Look at the entries below and reproduce them exactly.

Collected data entries:
▼▼▼
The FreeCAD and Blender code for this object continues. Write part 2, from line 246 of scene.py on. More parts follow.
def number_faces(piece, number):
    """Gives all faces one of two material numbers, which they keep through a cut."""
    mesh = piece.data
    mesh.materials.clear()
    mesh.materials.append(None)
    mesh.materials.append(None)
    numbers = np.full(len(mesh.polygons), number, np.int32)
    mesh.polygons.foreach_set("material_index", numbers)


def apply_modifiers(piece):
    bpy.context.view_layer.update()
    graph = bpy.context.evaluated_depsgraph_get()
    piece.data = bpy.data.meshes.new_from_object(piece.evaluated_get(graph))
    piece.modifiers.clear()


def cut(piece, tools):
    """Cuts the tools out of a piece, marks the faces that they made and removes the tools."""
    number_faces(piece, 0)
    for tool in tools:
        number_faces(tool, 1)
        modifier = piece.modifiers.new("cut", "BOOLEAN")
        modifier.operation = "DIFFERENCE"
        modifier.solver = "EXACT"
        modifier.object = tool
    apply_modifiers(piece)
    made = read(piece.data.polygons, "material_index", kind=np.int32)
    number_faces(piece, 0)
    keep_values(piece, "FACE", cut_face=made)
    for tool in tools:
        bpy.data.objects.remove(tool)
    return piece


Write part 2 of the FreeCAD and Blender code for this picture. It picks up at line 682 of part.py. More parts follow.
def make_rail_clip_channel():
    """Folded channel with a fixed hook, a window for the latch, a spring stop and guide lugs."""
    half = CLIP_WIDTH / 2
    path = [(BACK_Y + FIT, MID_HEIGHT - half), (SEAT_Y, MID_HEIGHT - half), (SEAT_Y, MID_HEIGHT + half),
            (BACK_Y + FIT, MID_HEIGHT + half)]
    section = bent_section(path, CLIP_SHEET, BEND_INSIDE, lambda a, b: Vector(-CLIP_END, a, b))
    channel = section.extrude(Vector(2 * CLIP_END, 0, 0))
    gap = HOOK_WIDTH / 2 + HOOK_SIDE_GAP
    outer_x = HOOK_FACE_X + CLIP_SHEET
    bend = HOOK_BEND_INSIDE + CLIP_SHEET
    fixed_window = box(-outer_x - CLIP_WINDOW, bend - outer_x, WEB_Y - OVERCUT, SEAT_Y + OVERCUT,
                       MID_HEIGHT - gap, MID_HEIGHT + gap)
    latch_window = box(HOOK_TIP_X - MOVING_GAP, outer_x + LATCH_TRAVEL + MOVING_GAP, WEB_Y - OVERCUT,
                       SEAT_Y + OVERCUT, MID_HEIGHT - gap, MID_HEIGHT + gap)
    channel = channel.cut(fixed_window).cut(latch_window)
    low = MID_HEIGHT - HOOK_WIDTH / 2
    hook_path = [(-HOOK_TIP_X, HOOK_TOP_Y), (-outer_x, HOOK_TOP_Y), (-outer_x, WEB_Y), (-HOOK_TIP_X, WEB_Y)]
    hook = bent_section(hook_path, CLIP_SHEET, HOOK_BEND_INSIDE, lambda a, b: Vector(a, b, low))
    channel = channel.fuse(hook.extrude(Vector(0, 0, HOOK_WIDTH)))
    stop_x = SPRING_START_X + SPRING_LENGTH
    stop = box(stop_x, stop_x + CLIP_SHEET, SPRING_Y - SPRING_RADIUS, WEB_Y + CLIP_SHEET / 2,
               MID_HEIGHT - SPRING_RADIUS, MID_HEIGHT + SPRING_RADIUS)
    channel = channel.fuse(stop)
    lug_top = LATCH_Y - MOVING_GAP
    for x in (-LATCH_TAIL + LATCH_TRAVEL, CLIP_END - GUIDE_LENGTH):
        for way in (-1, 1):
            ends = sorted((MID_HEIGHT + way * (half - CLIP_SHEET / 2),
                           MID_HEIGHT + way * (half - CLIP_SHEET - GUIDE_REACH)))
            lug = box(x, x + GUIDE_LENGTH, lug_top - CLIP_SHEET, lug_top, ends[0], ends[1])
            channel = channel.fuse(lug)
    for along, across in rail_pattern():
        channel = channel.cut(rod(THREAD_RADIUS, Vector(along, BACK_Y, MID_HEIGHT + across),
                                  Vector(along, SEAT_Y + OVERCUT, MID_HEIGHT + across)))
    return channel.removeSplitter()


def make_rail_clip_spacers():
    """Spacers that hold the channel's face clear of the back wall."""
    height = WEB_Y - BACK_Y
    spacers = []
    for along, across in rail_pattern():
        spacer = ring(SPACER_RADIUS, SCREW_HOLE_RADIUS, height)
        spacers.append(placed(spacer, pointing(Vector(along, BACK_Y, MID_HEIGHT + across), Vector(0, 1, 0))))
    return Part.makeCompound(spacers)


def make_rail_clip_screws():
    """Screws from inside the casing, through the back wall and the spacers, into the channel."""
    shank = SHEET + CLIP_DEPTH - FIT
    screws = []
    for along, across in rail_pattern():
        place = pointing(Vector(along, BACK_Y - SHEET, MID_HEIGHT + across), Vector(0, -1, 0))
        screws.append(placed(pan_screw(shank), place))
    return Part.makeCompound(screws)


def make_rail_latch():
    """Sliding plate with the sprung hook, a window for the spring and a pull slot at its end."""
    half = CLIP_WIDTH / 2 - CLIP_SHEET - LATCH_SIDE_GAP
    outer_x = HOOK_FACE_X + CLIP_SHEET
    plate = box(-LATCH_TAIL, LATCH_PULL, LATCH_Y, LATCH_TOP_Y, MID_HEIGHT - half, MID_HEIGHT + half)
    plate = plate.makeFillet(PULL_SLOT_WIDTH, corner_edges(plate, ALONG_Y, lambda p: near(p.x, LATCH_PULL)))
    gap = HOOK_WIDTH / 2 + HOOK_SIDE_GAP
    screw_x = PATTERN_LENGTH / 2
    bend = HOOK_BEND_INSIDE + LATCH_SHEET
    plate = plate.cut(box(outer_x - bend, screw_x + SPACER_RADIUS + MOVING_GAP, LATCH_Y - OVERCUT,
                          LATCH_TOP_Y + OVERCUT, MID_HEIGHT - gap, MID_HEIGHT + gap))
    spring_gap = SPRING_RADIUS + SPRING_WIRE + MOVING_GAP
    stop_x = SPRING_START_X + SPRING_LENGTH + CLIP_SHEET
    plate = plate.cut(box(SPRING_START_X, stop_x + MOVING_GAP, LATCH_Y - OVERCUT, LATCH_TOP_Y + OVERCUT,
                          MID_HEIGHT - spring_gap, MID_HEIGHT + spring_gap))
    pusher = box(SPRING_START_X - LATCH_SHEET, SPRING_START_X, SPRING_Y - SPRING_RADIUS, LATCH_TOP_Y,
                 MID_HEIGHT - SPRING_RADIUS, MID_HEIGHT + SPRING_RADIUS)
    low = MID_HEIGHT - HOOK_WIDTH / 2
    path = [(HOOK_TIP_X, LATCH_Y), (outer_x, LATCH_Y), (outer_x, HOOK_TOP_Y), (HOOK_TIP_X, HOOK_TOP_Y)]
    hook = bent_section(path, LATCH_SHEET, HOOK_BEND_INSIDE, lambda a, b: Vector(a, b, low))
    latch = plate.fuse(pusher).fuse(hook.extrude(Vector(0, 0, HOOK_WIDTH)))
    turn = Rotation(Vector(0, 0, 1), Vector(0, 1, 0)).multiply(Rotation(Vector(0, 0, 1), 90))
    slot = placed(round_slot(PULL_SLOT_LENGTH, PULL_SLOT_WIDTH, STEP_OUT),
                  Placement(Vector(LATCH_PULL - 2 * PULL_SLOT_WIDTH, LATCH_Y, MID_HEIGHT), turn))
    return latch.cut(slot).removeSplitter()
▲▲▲
* Solution below *
The FreeCAD and Blender code for this object continues. Write part 2, from line 246 of scene.py on. More parts follow.
def number_faces(piece, number):
    """Gives all faces one of two material numbers, which they keep through a cut."""
    mesh = piece.data
    mesh.materials.clear()
    mesh.materials.append(None)
    mesh.materials.append(None)
    numbers = np.full(len(mesh.polygons), number, np.int32)
    mesh.polygons.foreach_set("material_index", numbers)


def apply_modifiers(piece):
    bpy.context.view_layer.update()
    graph = bpy.context.evaluated_depsgraph_get()
    piece.data = bpy.data.meshes.new_from_object(piece.evaluated_get(graph))
    piece.modifiers.clear()


def cut(piece, tools):
    """Cuts the tools out of a piece, marks the faces that they made and removes the tools."""
    number_faces(piece, 0)
    for tool in tools:
        number_faces(tool, 1)
        modifier = piece.modifiers.new("cut", "BOOLEAN")
        modifier.operation = "DIFFERENCE"
        modifier.solver = "EXACT"
        modifier.object = tool
    apply_modifiers(piece)
    made = read(piece.data.polygons, "material_index", kind=np.int32)
    number_faces(piece, 0)
    keep_values(piece, "FACE", cut_face=made)
    for tool in tools:
        bpy.data.objects.remove(tool)
    return piece


Write part 2 of the FreeCAD and Blender code for this picture. It picks up at line 682 of part.py. More parts follow.
def make_rail_clip_channel():
    """Folded channel with a fixed hook, a window for the latch, a spring stop and guide lugs."""
    half = CLIP_WIDTH / 2
    path = [(BACK_Y + FIT, MID_HEIGHT - half), (SEAT_Y, MID_HEIGHT - half), (SEAT_Y, MID_HEIGHT + half),
            (BACK_Y + FIT, MID_HEIGHT + half)]
    section = bent_section(path, CLIP_SHEET, BEND_INSIDE, lambda a, b: Vector(-CLIP_END, a, b))
    channel = section.extrude(Vector(2 * CLIP_END, 0, 0))
    gap = HOOK_WIDTH / 2 + HOOK_SIDE_GAP
    outer_x = HOOK_FACE_X + CLIP_SHEET
    bend = HOOK_BEND_INSIDE + CLIP_SHEET
    fixed_window = box(-outer_x - CLIP_WINDOW, bend - outer_x, WEB_Y - OVERCUT, SEAT_Y + OVERCUT,
                       MID_HEIGHT - gap, MID_HEIGHT + gap)
    latch_window = box(HOOK_TIP_X - MOVING_GAP, outer_x + LATCH_TRAVEL + MOVING_GAP, WEB_Y - OVERCUT,
                       SEAT_Y + OVERCUT, MID_HEIGHT - gap, MID_HEIGHT + gap)
    channel = channel.cut(fixed_window).cut(latch_window)
    low = MID_HEIGHT - HOOK_WIDTH / 2
    hook_path = [(-HOOK_TIP_X, HOOK_TOP_Y), (-outer_x, HOOK_TOP_Y), (-outer_x, WEB_Y), (-HOOK_TIP_X, WEB_Y)]
    hook = bent_section(hook_path, CLIP_SHEET, HOOK_BEND_INSIDE, lambda a, b: Vector(a, b, low))
    channel = channel.fuse(hook.extrude(Vector(0, 0, HOOK_WIDTH)))
    stop_x = SPRING_START_X + SPRING_LENGTH
    stop = box(stop_x, stop_x + CLIP_SHEET, SPRING_Y - SPRING_RADIUS, WEB_Y + CLIP_SHEET / 2,
               MID_HEIGHT - SPRING_RADIUS, MID_HEIGHT + SPRING_RADIUS)
    channel = channel.fuse(stop)
    lug_top = LATCH_Y - MOVING_GAP
    for x in (-LATCH_TAIL + LATCH_TRAVEL, CLIP_END - GUIDE_LENGTH):
        for way in (-1, 1):
            ends = sorted((MID_HEIGHT + way * (half - CLIP_SHEET / 2),
                           MID_HEIGHT + way * (half - CLIP_SHEET - GUIDE_REACH)))
            lug = box(x, x + GUIDE_LENGTH, lug_top - CLIP_SHEET, lug_top, ends[0], ends[1])
            channel = channel.fuse(lug)
    for along, across in rail_pattern():
        channel = channel.cut(rod(THREAD_RADIUS, Vector(along, BACK_Y, MID_HEIGHT + across),
                                  Vector(along, SEAT_Y + OVERCUT, MID_HEIGHT + across)))
    return channel.removeSplitter()


def make_rail_clip_spacers():
    """Spacers that hold the channel's face clear of the back wall."""
    height = WEB_Y - BACK_Y
    spacers = []
    for along, across in rail_pattern():
        spacer = ring(SPACER_RADIUS, SCREW_HOLE_RADIUS, height)
        spacers.append(placed(spacer, pointing(Vector(along, BACK_Y, MID_HEIGHT + across), Vector(0, 1, 0))))
    return Part.makeCompound(spacers)


def make_rail_clip_screws():
    """Screws from inside the casing, through the back wall and the spacers, into the channel."""
    shank = SHEET + CLIP_DEPTH - FIT
    screws = []
    for along, across in rail_pattern():
        place = pointing(Vector(along, BACK_Y - SHEET, MID_HEIGHT + across), Vector(0, -1, 0))
        screws.append(placed(pan_screw(shank), place))
    return Part.makeCompound(screws)


def make_rail_latch():
    """Sliding plate with the sprung hook, a window for the spring and a pull slot at its end."""
    half = CLIP_WIDTH / 2 - CLIP_SHEET - LATCH_SIDE_GAP
    outer_x = HOOK_FACE_X + CLIP_SHEET
    plate = box(-LATCH_TAIL, LATCH_PULL, LATCH_Y, LATCH_TOP_Y, MID_HEIGHT - half, MID_HEIGHT + half)
    plate = plate.makeFillet(PULL_SLOT_WIDTH, corner_edges(plate, ALONG_Y, lambda p: near(p.x, LATCH_PULL)))
    gap = HOOK_WIDTH / 2 + HOOK_SIDE_GAP
    screw_x = PATTERN_LENGTH / 2
    bend = HOOK_BEND_INSIDE + LATCH_SHEET
    plate = plate.cut(box(outer_x - bend, screw_x + SPACER_RADIUS + MOVING_GAP, LATCH_Y - OVERCUT,
                          LATCH_TOP_Y + OVERCUT, MID_HEIGHT - gap, MID_HEIGHT + gap))
    spring_gap = SPRING_RADIUS + SPRING_WIRE + MOVING_GAP
    stop_x = SPRING_START_X + SPRING_LENGTH + CLIP_SHEET
    plate = plate.cut(box(SPRING_START_X, stop_x + MOVING_GAP, LATCH_Y - OVERCUT, LATCH_TOP_Y + OVERCUT,
                          MID_HEIGHT - spring_gap, MID_HEIGHT + spring_gap))
    pusher = box(SPRING_START_X - LATCH_SHEET, SPRING_START_X, SPRING_Y - SPRING_RADIUS, LATCH_TOP_Y,
                 MID_HEIGHT - SPRING_RADIUS, MID_HEIGHT + SPRING_RADIUS)
    low = MID_HEIGHT - HOOK_WIDTH / 2
    path = [(HOOK_TIP_X, LATCH_Y), (outer_x, LATCH_Y), (outer_x, HOOK_TOP_Y), (HOOK_TIP_X, HOOK_TOP_Y)]
    hook = bent_section(path, LATCH_SHEET, HOOK_BEND_INSIDE, lambda a, b: Vector(a, b, low))
    latch = plate.fuse(pusher).fuse(hook.extrude(Vector(0, 0, HOOK_WIDTH)))
    turn = Rotation(Vector(0, 0, 1), Vector(0, 1, 0)).multiply(Rotation(Vector(0, 0, 1), 90))
    slot = placed(round_slot(PULL_SLOT_LENGTH, PULL_SLOT_WIDTH, STEP_OUT),
                  Placement(Vector(LATCH_PULL - 2 * PULL_SLOT_WIDTH, LATCH_Y, MID_HEIGHT), turn))
    return latch.cut(slot).removeSplitter()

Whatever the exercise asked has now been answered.